Rick Hendrick also built his organization around family members, and the Wood Brothers won 96 Cup races with brothers working with brothers and sisters and uncles and other relatives.
The change at Dale Earnhardt Inc. apparently was originated by the team's managers, and one of the main factors was the connection between the Eurys and Earnhardt. DEI has not commented on who made the final decision.
Tony Eury Sr. said that he wanted to win more consistently, but he was satisfied with the working relationship.
"I didn't see a problem with it," he said. "Some people in our company did, but I really didn't see a problem with it."
The big winner seems to be Michael Waltrip, who is in the last year of his driving contract. Now, he is paired with proven winners.

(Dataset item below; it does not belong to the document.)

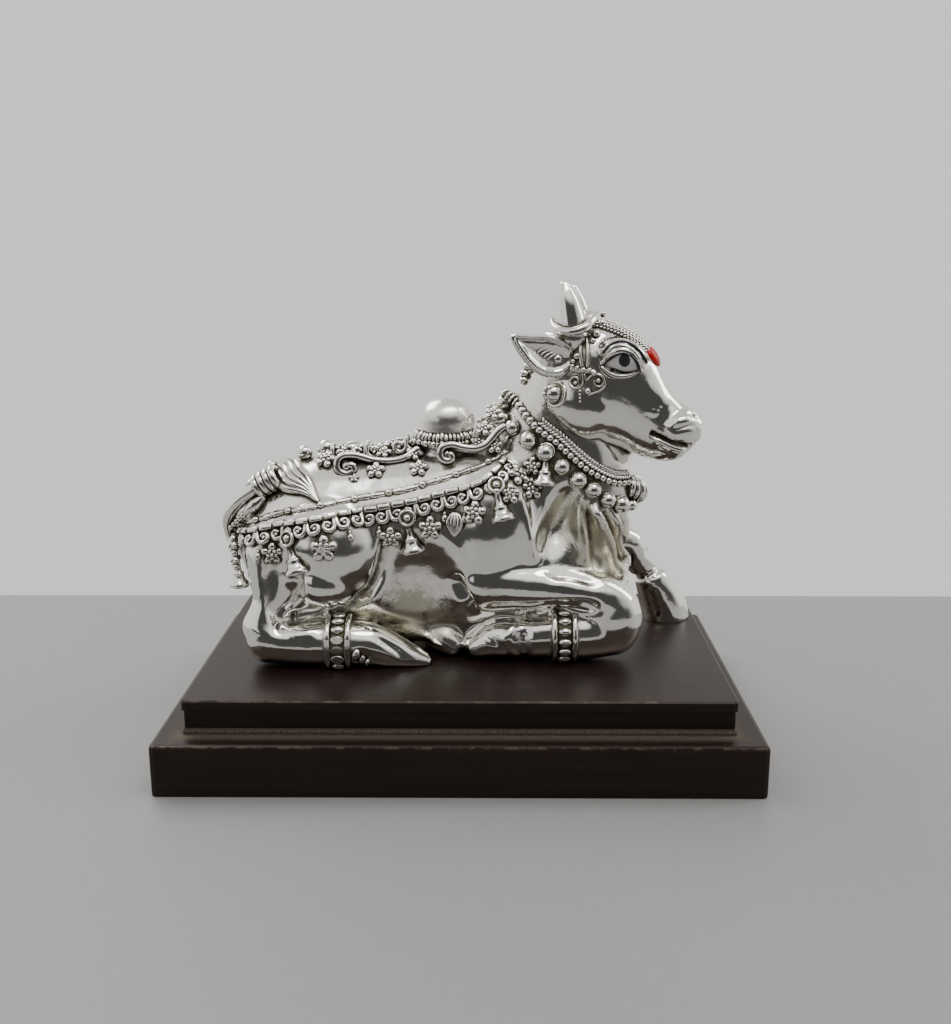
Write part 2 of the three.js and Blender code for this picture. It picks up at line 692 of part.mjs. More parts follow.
// Head: horn rings, forehead band, straps, earrings, eyes with their lids, forehead mark
const hornRingRadius = 4.2;
const browBand = [[7.5, 4.6, 113.4], [12.5, 4.4, 112.8], [17, 3.6, 110.8], [21.4, 2.6, 107.8],
  [25, 1.2, 104.8]];
for (const side of [-1, 1]) {
  const ring = new THREE.TorusGeometry(hornRingRadius, 0.9, 4, 11);
  ring.rotateY(THREE.MathUtils.degToRad(-14));
  ring.translate(...headPoint(4.6, side * 6.8, 111).toArray());
  trim.push(fromGeometry(ring));
  const band = browBand.map(([along, aside, height]) => headPoint(along, side * aside, height));
  trim.push(limb(band.map((c) => [c.x, c.y, c.z, 1.2, 1.2]), { sides: 6 }));
  trim.push(headEgg(3, side * 10, 94.8, 2.8, 2.2, 2.8, 0, 9, 6));
  trim.push(headEgg(19.4, side * 11.1, 102.4, 4, 2, 2.8, 14, 12, 8));
  const arch = spread(-1, 1, 7).map((t) => {
    const height = 103.6 - 1.4 * t + 2.6 * (1 - t * t);
    const c = headPoint(19.2 + t * 5.4, side * (11.6 - 1.2 * t * t), height);
    return [c.x, c.y, c.z, 0.8, 0.8];
  });
  trim.push(limb(arch, { sides: 6 }));
  const strap = [[7.2, 8.6, 110.4], [8.4, 11.2, 105], [8.6, 12, 100.4], [8.4, 12.4, 96]];
  trim.push(limb(strap.map(([along, aside, height]) => {
    const c = headPoint(along, side * aside, height);
    return [c.x, c.y, c.z, 1.1, 1.1];
  }), { sides: 6, lean: vec(1, 0, 0) }));
  trim.push(headEgg(8.6, side * 12.6, 95.2, 3, 1.4, 2.2, 0, 10, 6));
}
trim.push(headEgg(26, 0, 103.2, 1.6, 1.9, 2.8, 30, 8, 6));

// Scales the drawn figure to the bull's three sizes and stands it on the base
function place(figure) {
  const { min, max } = figure.boundingBox();
  const sizes = [bullLength, bullWidth, bullHeight];
  return figure.translate([0, 0, -soleLevel])
    .scale(sizes.map((size, i) => size / (max[i] - min[i])))
    .translate([0, 0, standTop]);
}

function toGeometry({ positions, indices }) {
  const geometry = new THREE.BufferGeometry();
  geometry.setAttribute('position', new THREE.BufferAttribute(new Float32Array(positions), 3));
  geometry.setIndex(indices);
  geometry.computeVertexNormals();
  return geometry;
}

// Slab with rounded upright corners. The profile runs from the underside up, [inset, height].
function slab(length, depth, corner, profile) {
  const turns = 3;
  const rows = profile.map(([inset, height]) => {
    const ring = [];
    const r = Math.max(corner - inset, 0.3);
    for (const [sx, sy, start] of [[1, 1, 0], [-1, 1, 90], [-1, -1, 180], [1, -1, 270]]) {
      for (let k = 0; k < turns; k += 1) {
        const angle = THREE.MathUtils.degToRad(start + (90 * k) / (turns - 1));
        ring.push([
          sx * (length / 2 - inset - r) + r * Math.cos(angle),
          sy * (depth / 2 - inset - r) + r * Math.sin(angle),
          height,
        ]);
      }
    }
    return ring;
  });
  const sides = turns * 4;
  const positions = rows.flat(2);
  const indices = [];
  for (let i = 0; i < rows.length - 1; i += 1) {
    for (let k = 0; k < sides; k += 1) {
      const p = i * sides + k;
      const q = i * sides + ((k + 1) % sides);
      indices.push(p, q, q + sides, p, q + sides, p + sides);
    }
  }
  for (const [row, over] of [[0, false], [rows.length - 1, true]]) {
    const centre = positions.length / 3;
    positions.push(0, 0, profile[row][1]);
    for (let k = 0; k < sides; k += 1) {
      const p = row * sides + k;
      const q = row * sides + ((k + 1) % sides);
      indices.push(...(over ? [centre, p, q] : [centre, q, p]));
    }
  }
  return { positions, indices };
}

const bullSolid = place(joined([plainBody, joined(trim)]).subtract(floorCut));

const lowerTier = slab(baseLength, baseDepth, 1.4, [
  [0.3, 0],
  [0, 0.3],
  [0, lowerTierHeight - lowerEdgeRadius],
  [lowerEdgeRadius * 0.3, lowerTierHeight - lowerEdgeRadius * 0.3],
  [lowerEdgeRadius, lowerTierHeight],
]);
const upperTier = slab(baseLength - 2 * upperTierInset, baseDepth - 2 * upperTierInset, 1.2, [
  [0, lowerTierHeight],
  [0, lowerTierHeight + footRise * 0.5],
  [coveDepth, lowerTierHeight + footRise],
  [coveDepth, standTop - upperLipHeight - 0.3],
  [0, standTop - upperLipHeight],
  [0, standTop - 0.4],
  [0.4, standTop],
]);

const silver = new THREE.MeshStandardMaterial({ color: 0xc9c7bd, roughness: 0.18, metalness: 1 });
const darkWood = new THREE.MeshStandardMaterial({ color: 0x2a1f1c, roughness: 0.45, metalness: 0 });

const group = new THREE.Group();
for (const [name, shape, material] of [
  ['base_lower_tier', lowerTier, darkWood.clone()],
  ['base_upper_tier', upperTier, darkWood],
  ['bull_figure', settled(bullSolid, trimFineness, shortestEdge), silver],
]) {
  const piece = new THREE.Mesh(toGeometry(shape), material);
  piece.name = name;
  group.add(piece);
}

export default group;
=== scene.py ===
import math

import bpy
import numpy as np
from mathutils import Matrix, Vector
from mathutils.bvhtree import BVHTree


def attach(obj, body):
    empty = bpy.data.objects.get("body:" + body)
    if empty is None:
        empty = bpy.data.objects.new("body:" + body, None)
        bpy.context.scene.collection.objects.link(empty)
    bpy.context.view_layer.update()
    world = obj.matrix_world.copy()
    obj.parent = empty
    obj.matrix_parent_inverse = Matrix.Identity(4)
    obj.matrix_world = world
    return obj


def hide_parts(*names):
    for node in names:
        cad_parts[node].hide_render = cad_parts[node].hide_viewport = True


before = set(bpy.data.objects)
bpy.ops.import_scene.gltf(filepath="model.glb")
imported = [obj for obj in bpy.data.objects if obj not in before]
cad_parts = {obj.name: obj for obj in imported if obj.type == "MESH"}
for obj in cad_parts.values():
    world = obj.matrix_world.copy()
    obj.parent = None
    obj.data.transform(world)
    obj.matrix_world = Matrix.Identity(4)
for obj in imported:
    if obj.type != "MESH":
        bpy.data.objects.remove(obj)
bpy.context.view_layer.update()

# Lengths are in millimetres until a piece is made, and MM turns them into metres.
# The bull faces +X, its near flank faces -Y, and its feet stand on the base, 22.5 up.
MM = 0.001
SIDES = (-1, 1)


def vec(*numbers):
    return Vector(numbers)


UP = vec(0, 0, 1)
NEARWARD = vec(0, -1, 0)
FORWARD = vec(1, 0, 0)


# ---- camera, with its focal length in pixels of the photograph ----

PHOTO = (951, 1024)
FOCUS = 1146.0
EYE = vec(7.57522, -308.0231, 134.212)
PITCH, YAW, ROLL = 0.23632, 0.01268, 0.0026

ahead = vec(-math.sin(YAW) * math.cos(PITCH), math.cos(YAW) * math.cos(PITCH), -math.sin(PITCH))
rightward = vec(math.cos(YAW), math.sin(YAW), 0)
downward = ahead.cross(rightward)
rightward, downward = (
    rightward * math.cos(ROLL) + downward * math.sin(ROLL),
    downward * math.cos(ROLL) - rightward * math.sin(ROLL),
)


def ray_of(px, py):
    """The way that the camera looks through a pixel of the photograph."""
    way = ahead + rightward * ((px - PHOTO[0] / 2) / FOCUS) + downward * ((py - PHOTO[1] / 2) / FOCUS)
    return way.normalized()


def make_camera():
    camera = bpy.data.objects.new("camera", bpy.data.cameras.new("camera"))
    bpy.context.scene.collection.objects.link(camera)
    turned = Matrix((rightward, -downward, -ahead)).transposed().to_4x4()
    camera.matrix_world = Matrix.Translation(EYE * MM) @ turned
    camera.data.sensor_width = 36
    camera.data.lens = FOCUS / max(PHOTO) * 36
    camera.data.clip_start = 0.01
    bpy.context.scene.camera = camera


make_camera()


# ---- ways of making a piece ----

def deselect():
    if bpy.context.object and bpy.context.object.mode == "EDIT":
        bpy.ops.object.mode_set(mode="OBJECT")
    bpy.ops.object.select_all(action="DESELECT")


def pick(*pieces):
    """Selects these pieces alone, the first of them as the active one, and returns it."""
    deselect()
    for piece in pieces:
        piece.select_set(True)
    bpy.context.view_layer.objects.active = pieces[0]
    return pieces[0]


def named(piece, name):
    """Names a piece and its mesh."""
    piece.name = piece.data.name = name
    return piece


def copied(piece, matrix):
    """A copy of a piece, with its own mesh moved by a matrix."""
    copy = bpy.data.objects.new(piece.name, piece.data.copy())
    bpy.context.scene.collection.objects.link(copy)
    copy.data.transform(matrix)
    return copy


def settle(piece, name):
    """Puts a new piece's place into its mesh and names it."""
    pick(piece)
    bpy.ops.object.transform_apply(location=True, rotation=True, scale=True)
    return named(piece, name)


def smooth_line(rows, steps):
    """Rows of numbers along a line, with steps - 1 smooth ones put between each two."""
    rows = [np.array(row, float) for row in rows]
    out = []
    for i in range(len(rows) - 1):
        before, p, q, after = rows[max(i - 1, 0)], rows[i], rows[i + 1], rows[min(i + 2, len(rows) - 1)]
        for k in range(steps):
            s = k / steps
            out.append((2 * s**3 - 3 * s**2 + 1) * p + (s**3 - 2 * s**2 + s) * (q - before) / 2
                       + (3 * s**2 - 2 * s**3) * q + (s**3 - s**2) * (after - p) / 2)
    return out + [rows[-1]]


def way_at(line, i):
    """The way that a line of points goes at point i."""
    return (Vector(line[min(i + 1, len(line) - 1)]) - Vector(line[max(i - 1, 0)])).normalized()


def turn(angle, axis, centre):
    """Turns what is selected; without a window the operator turns the other way."""
    if abs(angle) > 1e-6:
        bpy.ops.transform.rotate(value=-angle, orient_axis=axis, center_override=centre)


def facing(way, out):
    """Angles of a ring that looks along way, with its second half-size along out."""
    across = out.cross(way).normalized()
    return Matrix((across, way.cross(across).normalized(), way.normalized())).transposed().to_euler("XYZ")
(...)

"As I go into 2005, I'm the most optimistic I could be, considering that I'm teaming with guys who just raced for a championship," he said. "I'm thankful I have that opportunity."
And he predicts Earnhardt will find success with his new crew.
"Junior's a great race car driver and he's very smart," Waltrip said. "He will elevate the team. Those guys need to feel like winners. When they walk out to the starting line, he's going to walk out there with them, and the guys will feel like winners."